» **Written problem**
Please quote exactly the opening lines of the data, from the first line to the one where "# An azimuth" appears.

» **Data for processing**

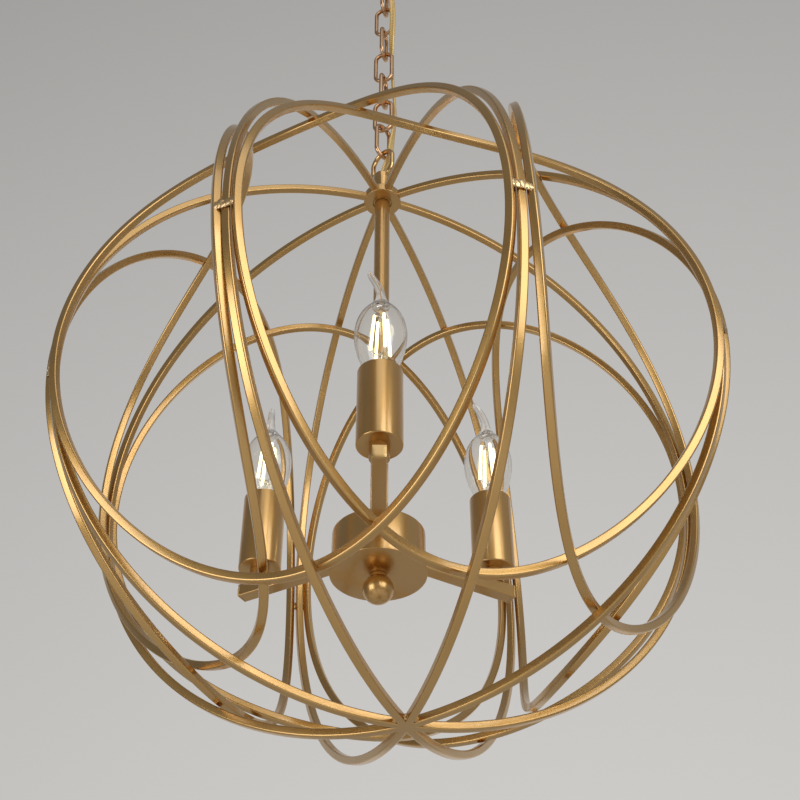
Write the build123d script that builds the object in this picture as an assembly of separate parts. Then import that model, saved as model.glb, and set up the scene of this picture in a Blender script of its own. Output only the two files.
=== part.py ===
from build123d import *
from math import cos, pi, radians, sin, sqrt, tan
import os

# A globe cage lantern that hangs on a chain: eight square bar ribs, eight bent rings, three candle lamps.
# Millimetres, +Z up. The origin is the middle of the canopy where it meets the ceiling.
# An azimuth of 0 points along -Y and grows towards +X.

# Canopy and bracket
canopy_radius = 50.0
canopy_height = 28.0
canopy_wall = 1.2
bracket_length = 86.0
bracket_width = 18.0
bracket_thickness = 2.5
ceiling_screw_spacing = 70.0
ceiling_screw_radius = 2.25

# M10 nipples, with the play of a thread
nipple_radius = 4.95
nipple_hole_radius = 5.0
core_bore_radius = 1.6
nut_flats = 14.0
nut_height = 5.0
thread_depth = 13.0

# The oval loops at both ends of the chain
loop_width = 28.0
loop_height = 37.0
loop_wire = 4.5
loop_base_radius = 6.0
loop_shoulder_radius = 8.0
loop_base_height = 26.8
loop_ring_start = 23.8
loop_cord_radius = 2.6
loop_reach = loop_ring_start + loop_height - loop_wire

# Chain
link_count = 8
link_length = 45.5
link_width = 20.0
link_wire = 4.0
link_play = 0.05
link_pitch = link_length - 2 * link_wire - link_play
link_inner_half = link_length / 2 - link_wire
chain_turn = -17.0
bottom_link_turn = 45.0

# Hub at the top of the cage, measured from the hub's middle plane
disc_radius = 16.0
disc_thickness = 8.0
recess_radius = 8.2
recess_depth = 2.0
washer_radius = 7.6
washer_thickness = 1.6

# Heights that follow from the hanging chain
canopy_bottom = -canopy_height
upper_contact = canopy_bottom - loop_reach
first_link = upper_contact + link_play - link_inner_half
last_link = first_link - (link_count - 1) * link_pitch
lower_contact = last_link - link_inner_half
hub_loop_base = lower_contact + link_play - loop_reach
hub_z = hub_loop_base - disc_thickness / 2

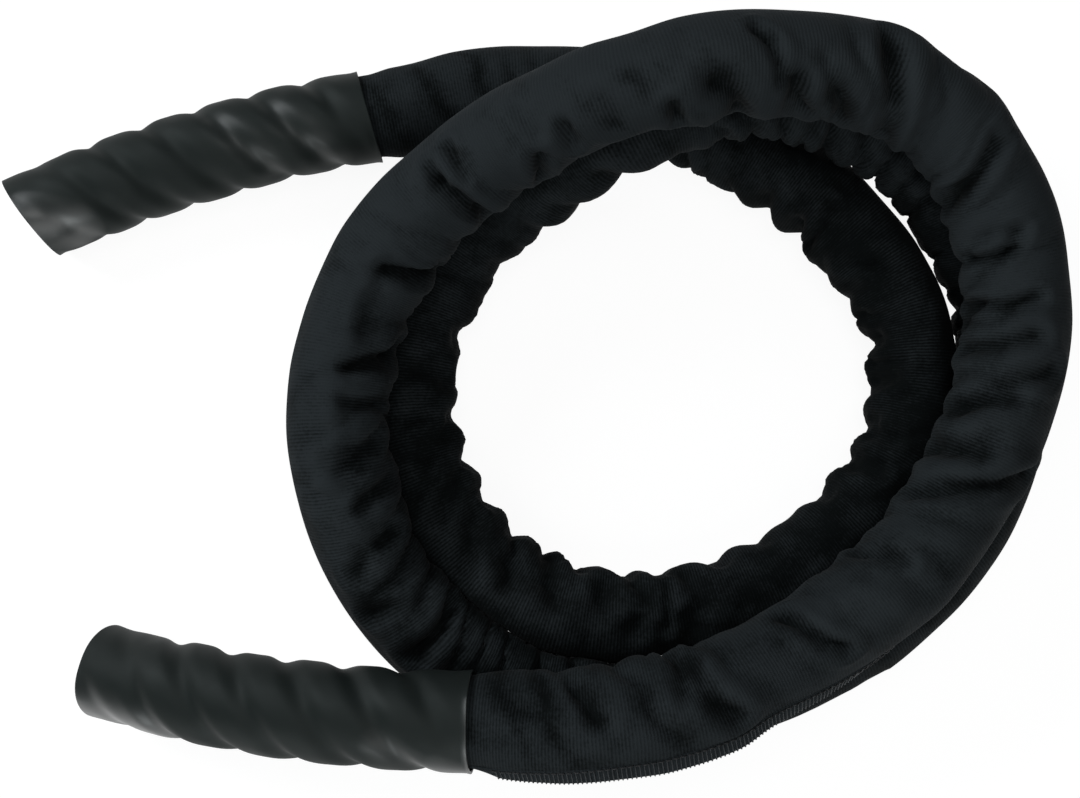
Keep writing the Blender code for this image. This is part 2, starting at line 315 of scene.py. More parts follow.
# Loose cloth fills the narrow gaps between turns, as far as the turn beside it allows. Each puff has its
# middle and half its length along the rope in millimetres, its angle in degrees and its rise in millimetres
puffs = ((1096, 60, 38, 7.5), (1968, 60, 142, 7.0), (1545, 75, 0, 8.0), (2262, 50, 165, -1.2),
         (1221, 60, 165, -2.2), (215, 40, -25, 3.0), (1092, 26, 45, 5.0), (1972, 26, 138, 4.5))
puff_width = 1.1
puffed = np.full(len(rings), sleeve_radius)
for middle, reach, side, rise in puffs:
    along = np.clip(1 - ((distance - middle * MM) / (reach * MM)) ** 2, 0, 1)
    around = np.clip(1 - (centred(angle - radians(side)) / puff_width) ** 2, 0, 1)
    height += rise * MM * along ** 0.5 * around
    puffed += max(rise, 0) * MM * along[:, 0] ** 0.5
radius = edge_radius + snug * (sleeve_radius - edge_radius + loose) + height
cloth = beside(distance, angle, np.maximum(radius, least_radius))

# The planes between this turn and the turns beside it, and the floor, hold the cloth off
furthest = np.clip(radius + 1.0 * MM * spare, edge_radius, widest_cloth)
closest = (18.9 - 3.5 * snug) * MM
touching_turns = 52 * MM
same_turn = 120 * MM
cloth_gap = 0.2 * MM
presses = []
for ring, middle in enumerate(ring_middle):
    apart = np.linalg.norm(ring_middle - middle, axis=1)
    apart[abs(rings - rings[ring]) < same_turn] = 1
    lower = np.concatenate([[1], apart[:-1]])
    upper = np.concatenate([apart[1:], [1]])
    for other in np.nonzero((apart < touching_turns) & (apart <= lower) & (apart <= upper))[0]:
        share = puffed[ring] / (puffed[ring] + puffed[other])
        presses.append((ring, *((ring_middle[other] - middle) / apart[other]),
                        apart[other] * share - cloth_gap))
press_ring = np.array([press[0] for press in presses])
press_axis = np.array([press[1:4] for press in presses])
press_reach = np.array([press[4] for press in presses])


def past_planes(cloth):
    """How far each row of cloth at a plane has passed it; less than zero is still short of it."""
    return (np.einsum("nsk,nk->ns", cloth[press_ring] - ring_middle[press_ring][:, None], press_axis)
            - press_reach[:, None])


def hold_off(cloth):
    """Keeps the cloth outside the rope, off the turns beside it and above the floor."""
    away = cloth - ring_middle[:, None]
    along = np.sum(away * ring_ahead[:, None], axis=2)
    away = cloth - along_rope(distance + along, rope_line)
    reach = np.linalg.norm(away, axis=2)
    cloth += away * ((np.clip(reach, closest, furthest) - reach) / reach)[..., None]
    over = np.maximum(0, past_planes(cloth))
    np.subtract.at(cloth, press_ring, over[..., None] * press_axis[:, None])
    cloth[..., 2] = np.maximum(cloth[..., 2], cloth_gap)


def draw(near, far, rest, stiffness):
    """Moves pairs of points towards their rest distance, and returns the move of each near point."""
    gap = far - near
    length = np.sqrt(np.einsum("...k,...k", gap, gap))
    return gap * (stiffness * 0.5 * (length - rest) / length)[..., None]


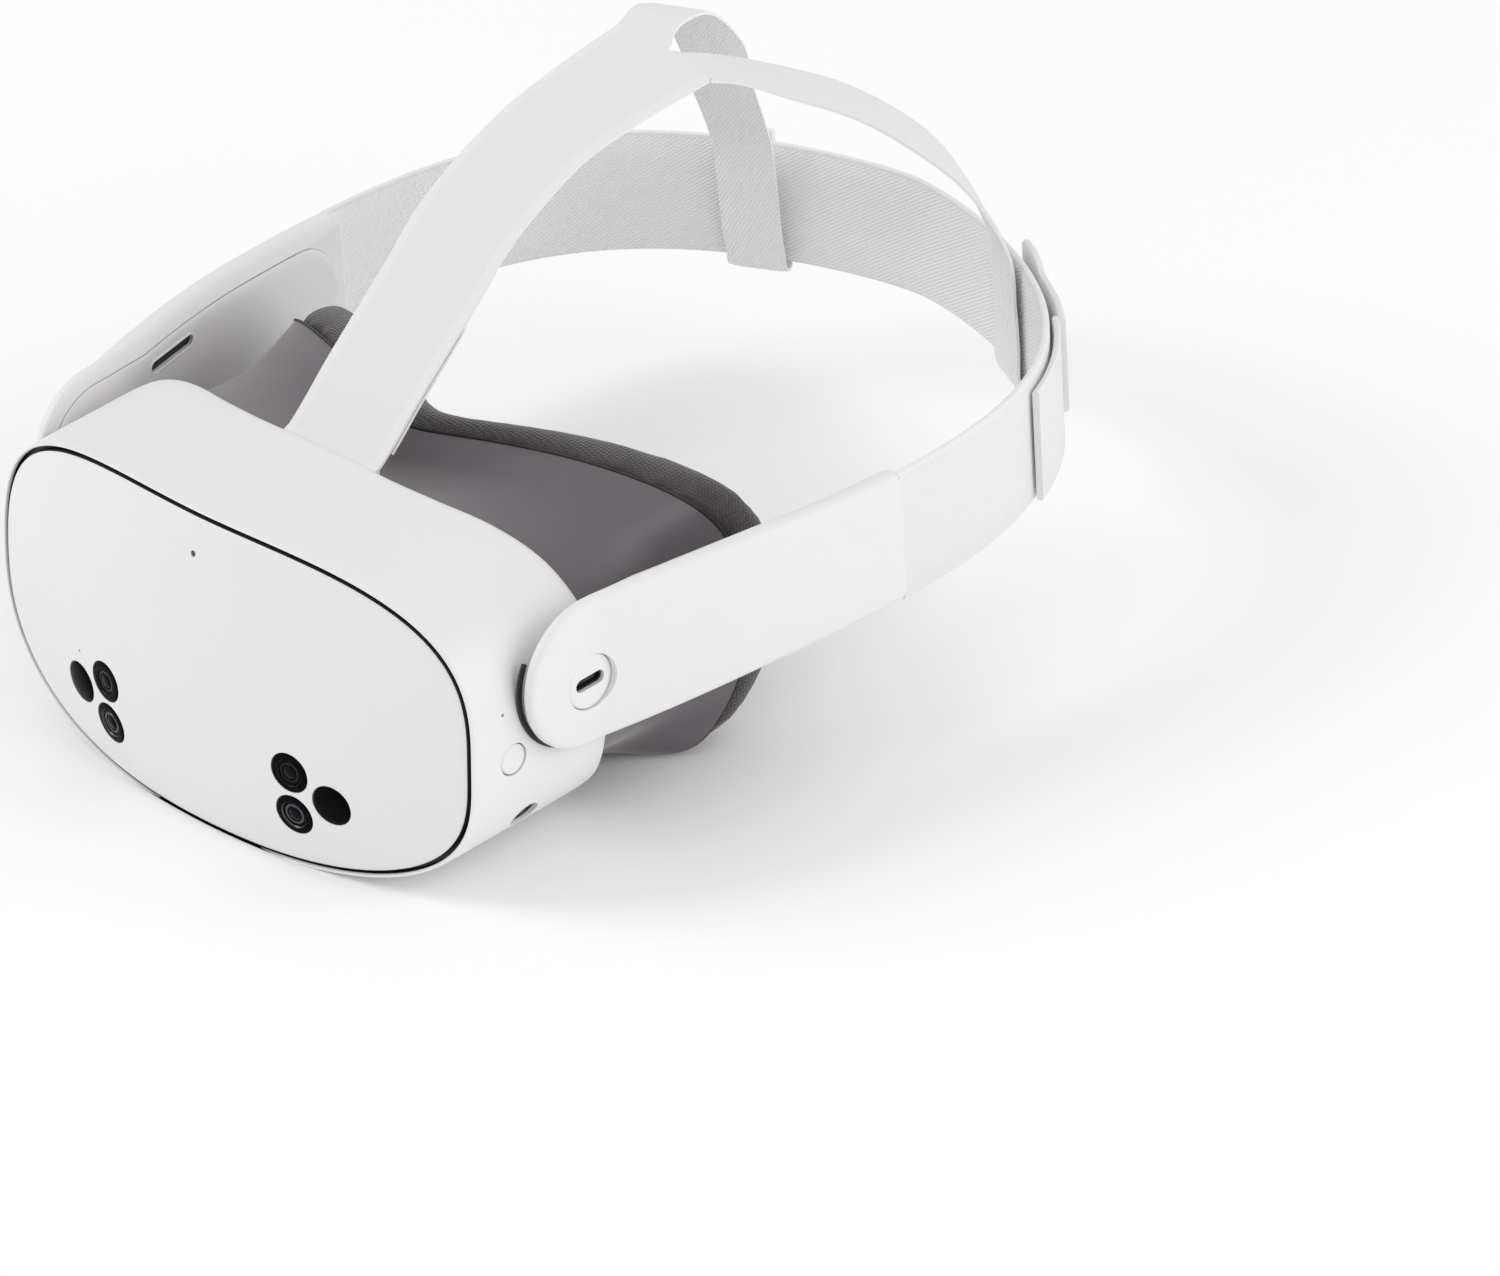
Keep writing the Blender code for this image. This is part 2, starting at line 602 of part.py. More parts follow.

» **Written response**
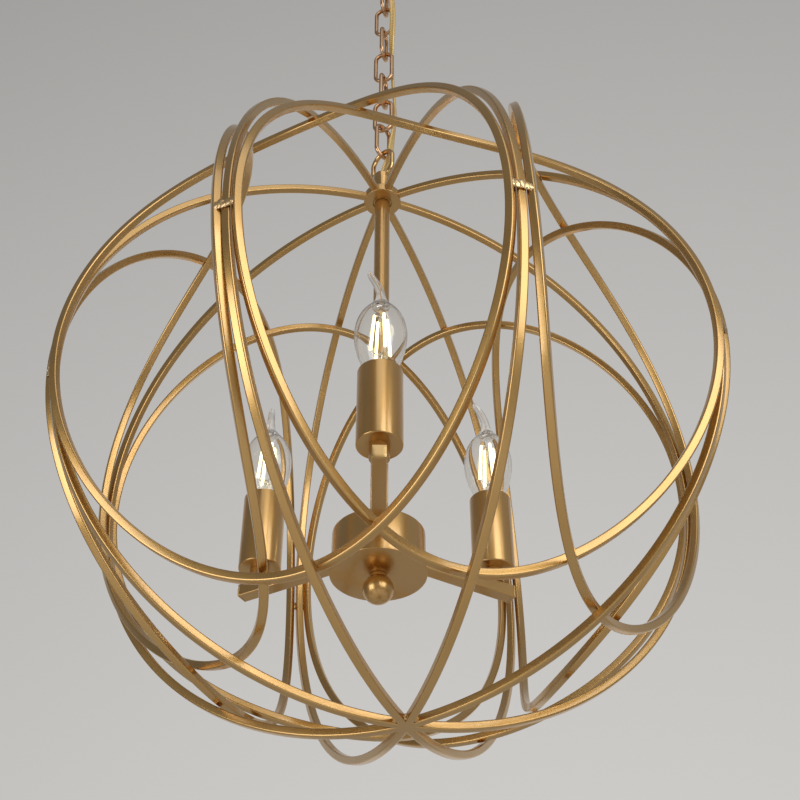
Write the build123d script that builds the object in this picture as an assembly of separate parts. Then import that model, saved as model.glb, and set up the scene of this picture in a Blender script of its own. Output only the two files.
=== part.py ===
from build123d import *
from math import cos, pi, radians, sin, sqrt, tan
import os

# A globe cage lantern that hangs on a chain: eight square bar ribs, eight bent rings, three candle lamps.
# Millimetres, +Z up. The origin is the middle of the canopy where it meets the ceiling.
# An azimuth of 0 points along -Y and grows towards +X.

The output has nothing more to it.